# Given instruction
Every line of the material below must be repeated exactly.

=== Entries ===

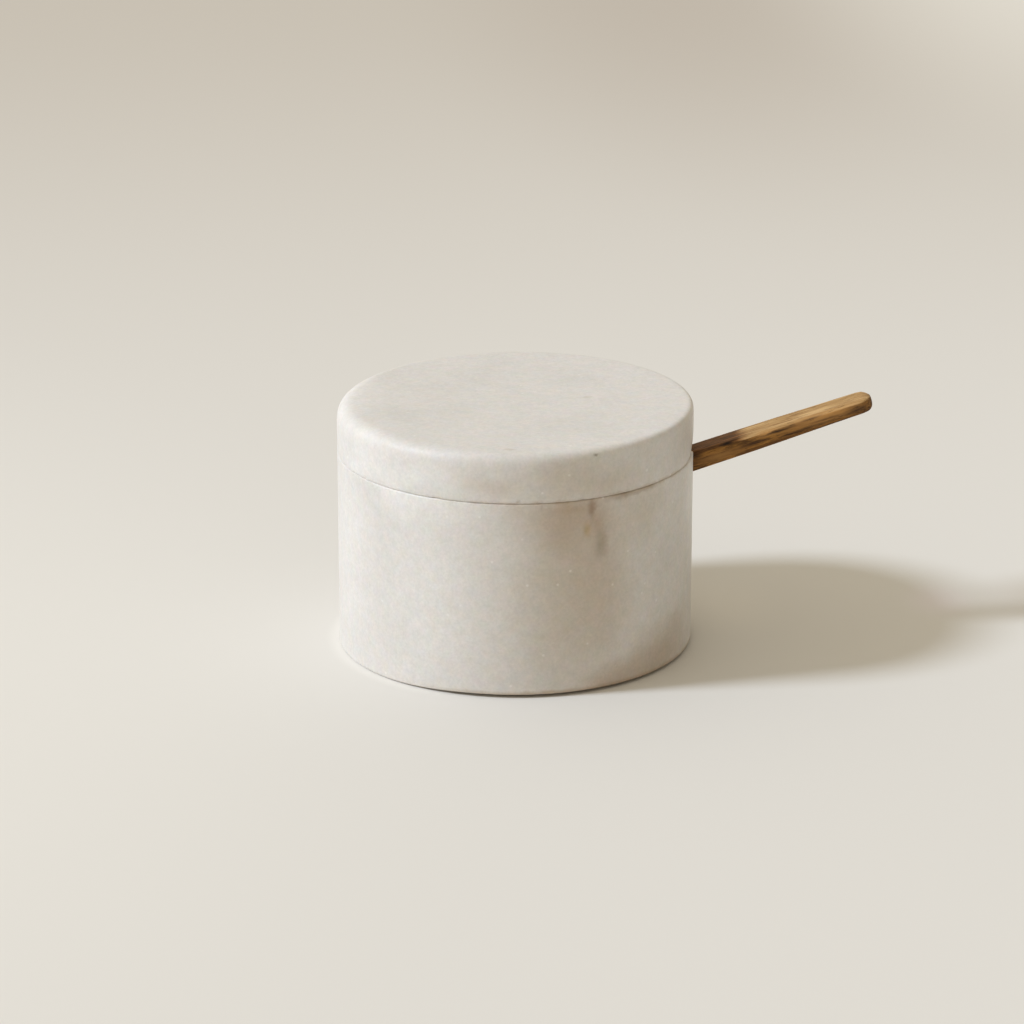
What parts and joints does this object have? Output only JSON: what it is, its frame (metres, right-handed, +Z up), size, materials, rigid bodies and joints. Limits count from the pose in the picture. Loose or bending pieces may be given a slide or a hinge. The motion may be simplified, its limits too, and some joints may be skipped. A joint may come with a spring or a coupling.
{
  "type": "salt cellar",
  "caption": "Round marble pot with a flat marble lid, a notch through the rim and a wooden scoop whose flat handle rises out through the notch.",
  "frame": {"origin": "centre of the felt pad's underside, on the surface that the salt cellar stands on and on the pot's axis", "axes": "+Z up the pot's axis, +X out along the spoon's handle; XZ is the mirror plane"},
  "size_m": [0.1507, 0.1, 0.07],
  "materials": {
    "pot_marble": "honed white marble with soft grey and beige clouds",
    "lid_marble": "honed white marble with soft grey and beige clouds",
    "spoon_wood": "oiled, satin, fine straight grain",
    "pad_felt": "pressed felt"
  },
  "bodies": {
    "bowl": {"bowl": "pot_marble", "base_pad": "pad_felt"},
    "spoon": {"spoon": "spoon_wood"},
    "lid": {"lid": "lid_marble"}
  },
  "joints": [
    {"name": "spoon_lift", "type": "slide", "parent": "bowl", "child": "spoon", "axis": [0, 0, 1], "range_m": [0, 0.06]},
    {"name": "lid_lift", "type": "slide", "parent": "spoon", "child": "lid", "axis": [0, 0, 1], "range_m": [0, 0.06]}
  ]
}
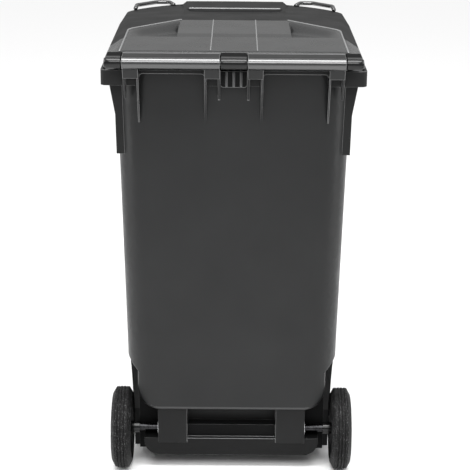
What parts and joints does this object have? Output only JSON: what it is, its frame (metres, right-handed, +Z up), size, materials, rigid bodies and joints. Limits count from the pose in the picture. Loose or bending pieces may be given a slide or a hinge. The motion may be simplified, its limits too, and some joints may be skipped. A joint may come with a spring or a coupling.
{
  "type": "wheelie bin",
  "caption": "Two-wheeled refuse bin with a hinged lid, rear handles and rubber-tyred wheels on an axle.",
  "frame": {"origin": "on the floor, under the middle of the bin's outline", "axes": "+Z up, +Y from the handles to the front, +X across"},
  "size_m": [0.604, 0.88, 1.0555],
  "materials": {
    "bin_plastic": "satin moulded polyethylene",
    "lid_plastic": "satin moulded polyethylene",
    "rod_plastic": "smooth moulded plastic",
    "axle_steel": "dark coated steel",
    "zinc": "zinc plated",
    "spring_steel": "spring wire",
    "tyre": "solid rubber",
    "wheel_plastic": "moulded plastic"
  },
  "bodies": {
    "tub": {"tub": "bin_plastic", "axle": "axle_steel", "axle_washer_left": "zinc", "axle_washer_right": "zinc", "axle_spacer_left": "rod_plastic", "axle_spacer_right": "rod_plastic", "hinge_rod_left": "rod_plastic", "hinge_rod_right": "rod_plastic"},
    "lid": {"lid": "lid_plastic"},
    "wheel_left": {"tyre_left": "tyre", "wheel_centre_left": "wheel_plastic", "hub_bush_left": "wheel_plastic", "hub_cap_left": "wheel_plastic", "lock_spring_left": "spring_steel"},
    "wheel_right": {"tyre_right": "tyre", "wheel_centre_right": "wheel_plastic", "hub_bush_right": "wheel_plastic", "hub_cap_right": "wheel_plastic", "lock_spring_right": "spring_steel"},
    "lock_pin_left": {"lock_pin_left": "zinc"},
    "lock_pin_right": {"lock_pin_right": "zinc"}
  },
  "joints": [
    {"name": "lid_hinge", "type": "hinge", "parent": "tub", "child": "lid", "pos_m": [0, -0.425, 1.036], "axis": [1, 0, 0], "range_deg": [0, 260]},
    {"name": "wheel_spin_left", "type": "hinge", "parent": "tub", "child": "wheel_left", "pos_m": [-0.2685, -0.31, 0.1], "axis": [1, 0, 0], "continuous": true},
    {"name": "wheel_spin_right", "type": "hinge", "parent": "tub", "child": "wheel_right", "pos_m": [0.2685, -0.31, 0.1], "axis": [1, 0, 0], "continuous": true},
    {"name": "lock_pin_slide_left", "type": "slide", "parent": "wheel_left", "child": "lock_pin_left", "axis": [0, 0, 1], "range_m": [0, 0.0025], "stiffness_N_per_m": 800, "springref_m": -0.002, "deforming": ["lock_spring_left"]},
    {"name": "lock_pin_slide_right", "type": "slide", "parent": "wheel_right", "child": "lock_pin_right", "axis": [0, 0, 1], "range_m": [0, 0.0025], "stiffness_N_per_m": 800, "springref_m": -0.002, "deforming": ["lock_spring_right"]}
  ]
}
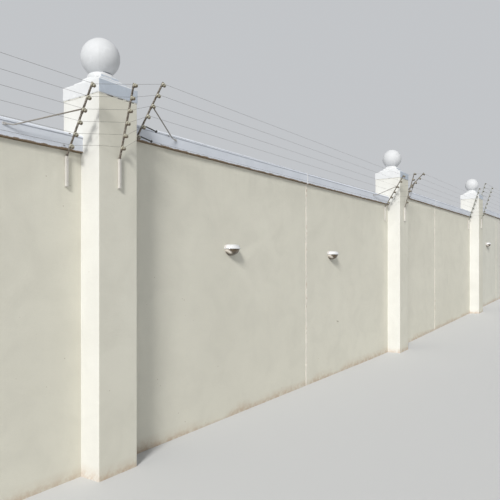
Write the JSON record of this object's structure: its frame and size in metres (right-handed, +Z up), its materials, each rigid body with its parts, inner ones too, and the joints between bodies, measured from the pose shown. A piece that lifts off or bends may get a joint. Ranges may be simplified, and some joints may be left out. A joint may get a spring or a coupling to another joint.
{
  "type": "garden wall",
  "caption": "Rendered garden wall that steps up in bays between square piers with stepped caps and ball finials, with a strand fence on leaning brackets and half-round lights",
  "frame": {"origin": "middle of the foot of pier_3, the middle pier, at the level of the lowest foot", "axes": "+X along the wall, to the right as seen from its front; -Y out of its front; +Z up"},
  "size_m": [24.106, 0.7856, 4.4542],
  "materials": {
    "render": "smooth cement render, off-white coat, a little uneven",
    "white_coping": "cast concrete painted white, worn at the edges",
    "joint_strip": "flush filler strip painted with the wall",
    "bracket_steel": "weathered steel bar, dull grey brown",
    "insulator": "dull beige bobbins",
    "wire": "thin dull wire",
    "black_plastic": "black moulded plastic",
    "light_hood": "white paint",
    "light_bowl": "brown smoked glass"
  },
  "bodies": {
    "root": {"pier_1": "render", "pier_2": "render", "pier_3": "render", "pier_4": "render", "pier_5": "render", "pier_cap_1": "white_coping", "pier_cap_2": "white_coping", "pier_cap_3": "white_coping", "pier_cap_4": "white_coping", "pier_cap_5": "white_coping", "ball_finial_1": "white_coping", "ball_finial_2": "white_coping", "ball_finial_3": "white_coping", "ball_finial_4": "white_coping", "ball_finial_5": "white_coping", "wall_1": "render", "wall_2": "render", "wall_3": "render", "wall_4": "render", "movement_joint_1": "joint_strip", "movement_joint_2": "joint_strip", "movement_joint_3": "joint_strip", "movement_joint_4": "joint_strip", "coping_1": "white_coping", "coping_2": "white_coping", "coping_3": "white_coping", "coping_4": "white_coping", "fence_brackets_1": "bracket_steel", "fence_brackets_2": "bracket_steel", "fence_brackets_3": "bracket_steel", "fence_brackets_4": "bracket_steel", "fence_brackets_5": "bracket_steel", "insulators_1": "insulator", "insulators_2": "insulator", "insulators_3": "insulator", "insulators_4": "insulator", "insulators_5": "insulator", "fence_wires_1": "wire", "fence_wires_2": "wire", "fence_wires_3": "wire", "fence_wires_4": "wire", "pier_wires_1": "wire", "pier_wires_2": "wire", "pier_wires_3": "wire", "pier_wires_4": "wire", "pier_wires_5": "wire", "end_insulators": "black_plastic", "light_hoods": "light_hood", "light_bowls": "light_bowl"}
  },
  "joints": []
}
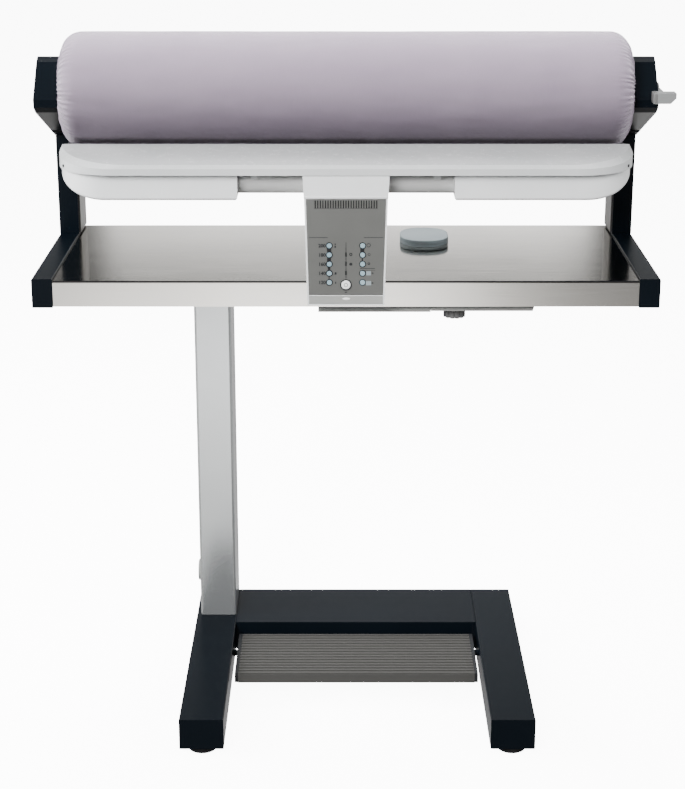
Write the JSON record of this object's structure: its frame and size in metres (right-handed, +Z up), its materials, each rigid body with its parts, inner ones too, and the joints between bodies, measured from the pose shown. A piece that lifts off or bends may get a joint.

===

# Output of the exercise
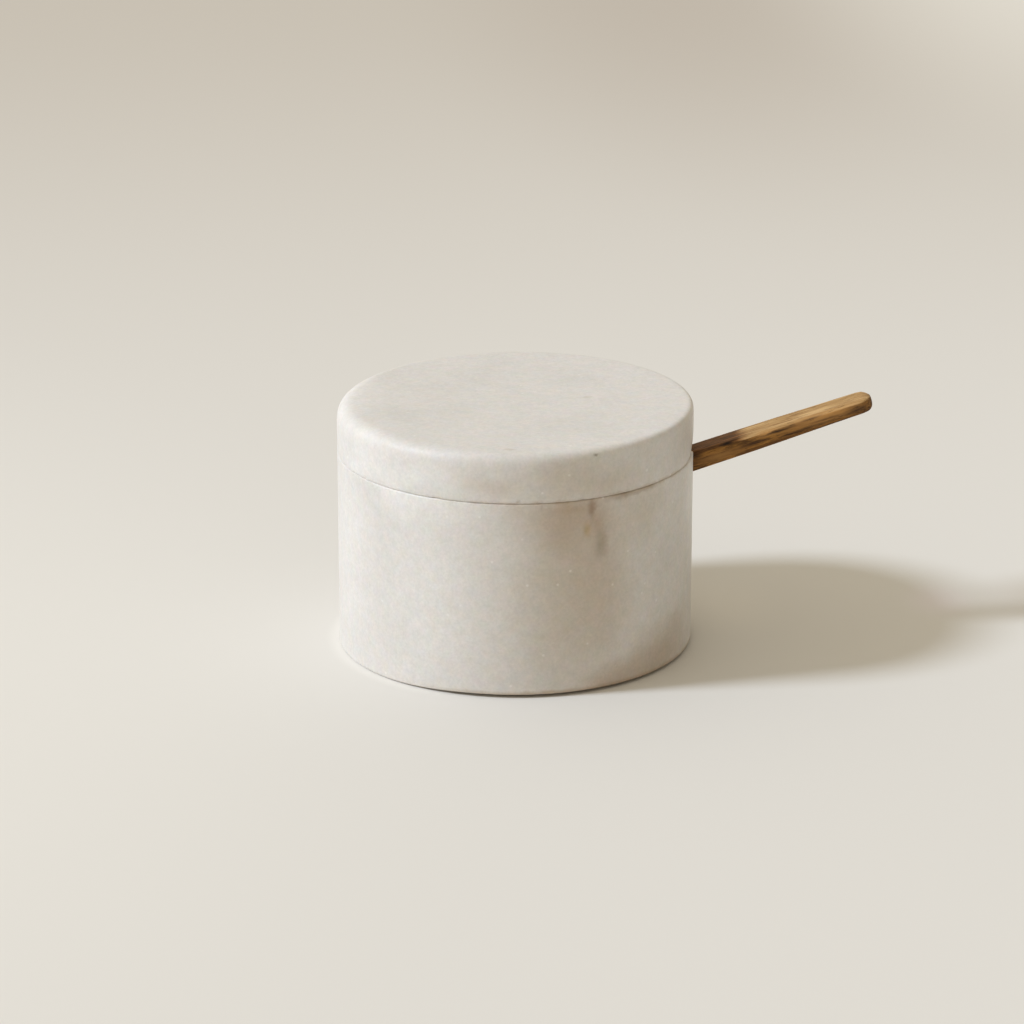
What parts and joints does this object have? Output only JSON: what it is, its frame (metres, right-handed, +Z up), size, materials, rigid bodies and joints. Limits count from the pose in the picture. Loose or bending pieces may be given a slide or a hinge. The motion may be simplified, its limits too, and some joints may be skipped. A joint may come with a spring or a coupling.
{
  "type": "salt cellar",
  "caption": "Round marble pot with a flat marble lid, a notch through the rim and a wooden scoop whose flat handle rises out through the notch.",
  "frame": {"origin": "centre of the felt pad's underside, on the surface that the salt cellar stands on and on the pot's axis", "axes": "+Z up the pot's axis, +X out along the spoon's handle; XZ is the mirror plane"},
  "size_m": [0.1507, 0.1, 0.07],
  "materials": {
    "pot_marble": "honed white marble with soft grey and beige clouds",
    "lid_marble": "honed white marble with soft grey and beige clouds",
    "spoon_wood": "oiled, satin, fine straight grain",
    "pad_felt": "pressed felt"
  },
  "bodies": {
    "bowl": {"bowl": "pot_marble", "base_pad": "pad_felt"},
    "spoon": {"spoon": "spoon_wood"},
    "lid": {"lid": "lid_marble"}
  },
  "joints": [
    {"name": "spoon_lift", "type": "slide", "parent": "bowl", "child": "spoon", "axis": [0, 0, 1], "range_m": [0, 0.06]},
    {"name": "lid_lift", "type": "slide", "parent": "spoon", "child": "lid", "axis": [0, 0, 1], "range_m": [0, 0.06]}
  ]
}
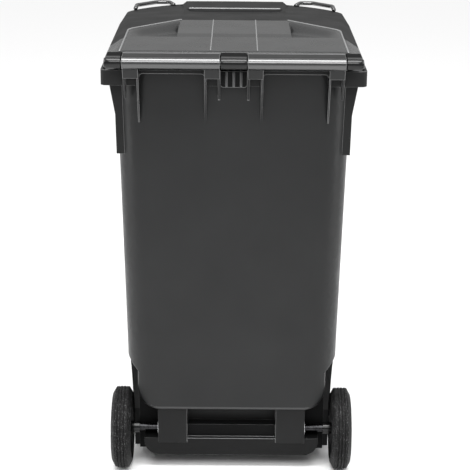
What parts and joints does this object have? Output only JSON: what it is, its frame (metres, right-handed, +Z up), size, materials, rigid bodies and joints. Limits count from the pose in the picture. Loose or bending pieces may be given a slide or a hinge. The motion may be simplified, its limits too, and some joints may be skipped. A joint may come with a spring or a coupling.
{
  "type": "wheelie bin",
  "caption": "Two-wheeled refuse bin with a hinged lid, rear handles and rubber-tyred wheels on an axle.",
  "frame": {"origin": "on the floor, under the middle of the bin's outline", "axes": "+Z up, +Y from the handles to the front, +X across"},
  "size_m": [0.604, 0.88, 1.0555],
  "materials": {
    "bin_plastic": "satin moulded polyethylene",
    "lid_plastic": "satin moulded polyethylene",
    "rod_plastic": "smooth moulded plastic",
    "axle_steel": "dark coated steel",
    "zinc": "zinc plated",
    "spring_steel": "spring wire",
    "tyre": "solid rubber",
    "wheel_plastic": "moulded plastic"
  },
  "bodies": {
    "tub": {"tub": "bin_plastic", "axle": "axle_steel", "axle_washer_left": "zinc", "axle_washer_right": "zinc", "axle_spacer_left": "rod_plastic", "axle_spacer_right": "rod_plastic", "hinge_rod_left": "rod_plastic", "hinge_rod_right": "rod_plastic"},
    "lid": {"lid": "lid_plastic"},
    "wheel_left": {"tyre_left": "tyre", "wheel_centre_left": "wheel_plastic", "hub_bush_left": "wheel_plastic", "hub_cap_left": "wheel_plastic", "lock_spring_left": "spring_steel"},
    "wheel_right": {"tyre_right": "tyre", "wheel_centre_right": "wheel_plastic", "hub_bush_right": "wheel_plastic", "hub_cap_right": "wheel_plastic", "lock_spring_right": "spring_steel"},
    "lock_pin_left": {"lock_pin_left": "zinc"},
    "lock_pin_right": {"lock_pin_right": "zinc"}
  },
  "joints": [
    {"name": "lid_hinge", "type": "hinge", "parent": "tub", "child": "lid", "pos_m": [0, -0.425, 1.036], "axis": [1, 0, 0], "range_deg": [0, 260]},
    {"name": "wheel_spin_left", "type": "hinge", "parent": "tub", "child": "wheel_left", "pos_m": [-0.2685, -0.31, 0.1], "axis": [1, 0, 0], "continuous": true},
    {"name": "wheel_spin_right", "type": "hinge", "parent": "tub", "child": "wheel_right", "pos_m": [0.2685, -0.31, 0.1], "axis": [1, 0, 0], "continuous": true},
    {"name": "lock_pin_slide_left", "type": "slide", "parent": "wheel_left", "child": "lock_pin_left", "axis": [0, 0, 1], "range_m": [0, 0.0025], "stiffness_N_per_m": 800, "springref_m": -0.002, "deforming": ["lock_spring_left"]},
    {"name": "lock_pin_slide_right", "type": "slide", "parent": "wheel_right", "child": "lock_pin_right", "axis": [0, 0, 1], "range_m": [0, 0.0025], "stiffness_N_per_m": 800, "springref_m": -0.002, "deforming": ["lock_spring_right"]}
  ]
}
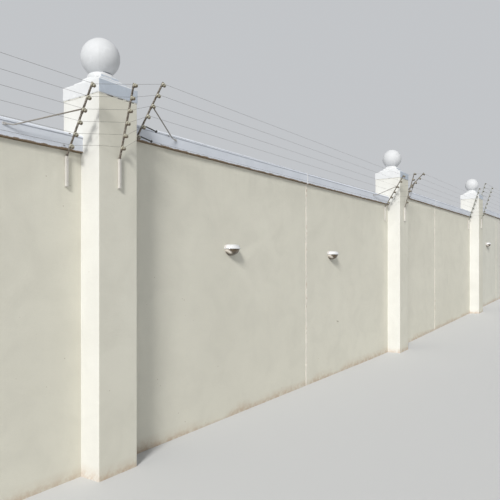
Write the JSON record of this object's structure: its frame and size in metres (right-handed, +Z up), its materials, each rigid body with its parts, inner ones too, and the joints between bodies, measured from the pose shown. A piece that lifts off or bends may get a joint. Ranges may be simplified, and some joints may be left out. A joint may get a spring or a coupling to another joint.
{
  "type": "garden wall",
  "caption": "Rendered garden wall that steps up in bays between square piers with stepped caps and ball finials, with a strand fence on leaning brackets and half-round lights",
  "frame": {"origin": "middle of the foot of pier_3, the middle pier, at the level of the lowest foot", "axes": "+X along the wall, to the right as seen from its front; -Y out of its front; +Z up"},
  "size_m": [24.106, 0.7856, 4.4542],
  "materials": {
    "render": "smooth cement render, off-white coat, a little uneven",
    "white_coping": "cast concrete painted white, worn at the edges",
    "joint_strip": "flush filler strip painted with the wall",
    "bracket_steel": "weathered steel bar, dull grey brown",
    "insulator": "dull beige bobbins",
    "wire": "thin dull wire",
    "black_plastic": "black moulded plastic",
    "light_hood": "white paint",
    "light_bowl": "brown smoked glass"
  },
  "bodies": {
    "root": {"pier_1": "render", "pier_2": "render", "pier_3": "render", "pier_4": "render", "pier_5": "render", "pier_cap_1": "white_coping", "pier_cap_2": "white_coping", "pier_cap_3": "white_coping", "pier_cap_4": "white_coping", "pier_cap_5": "white_coping", "ball_finial_1": "white_coping", "ball_finial_2": "white_coping", "ball_finial_3": "white_coping", "ball_finial_4": "white_coping", "ball_finial_5": "white_coping", "wall_1": "render", "wall_2": "render", "wall_3": "render", "wall_4": "render", "movement_joint_1": "joint_strip", "movement_joint_2": "joint_strip", "movement_joint_3": "joint_strip", "movement_joint_4": "joint_strip", "coping_1": "white_coping", "coping_2": "white_coping", "coping_3": "white_coping", "coping_4": "white_coping", "fence_brackets_1": "bracket_steel", "fence_brackets_2": "bracket_steel", "fence_brackets_3": "bracket_steel", "fence_brackets_4": "bracket_steel", "fence_brackets_5": "bracket_steel", "insulators_1": "insulator", "insulators_2": "insulator", "insulators_3": "insulator", "insulators_4": "insulator", "insulators_5": "insulator", "fence_wires_1": "wire", "fence_wires_2": "wire", "fence_wires_3": "wire", "fence_wires_4": "wire", "pier_wires_1": "wire", "pier_wires_2": "wire", "pier_wires_3": "wire", "pier_wires_4": "wire", "pier_wires_5": "wire", "end_insulators": "black_plastic", "light_hoods": "light_hood", "light_bowls": "light_bowl"}
  },
  "joints": []
}
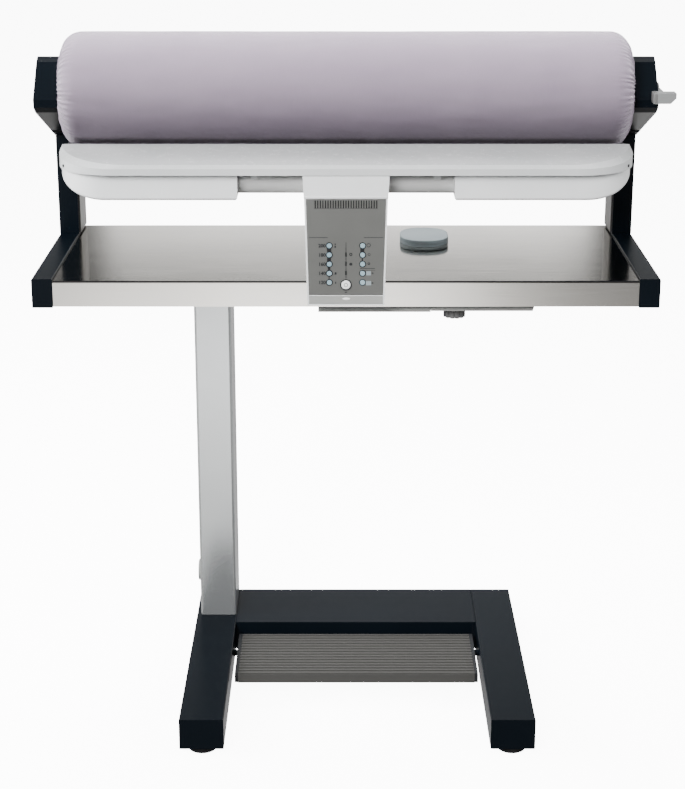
Write the JSON record of this object's structure: its frame and size in metres (right-handed, +Z up), its materials, each rigid body with its parts, inner ones too, and the joints between bodies, measured from the pose shown. A piece that lifts off or bends may get a joint.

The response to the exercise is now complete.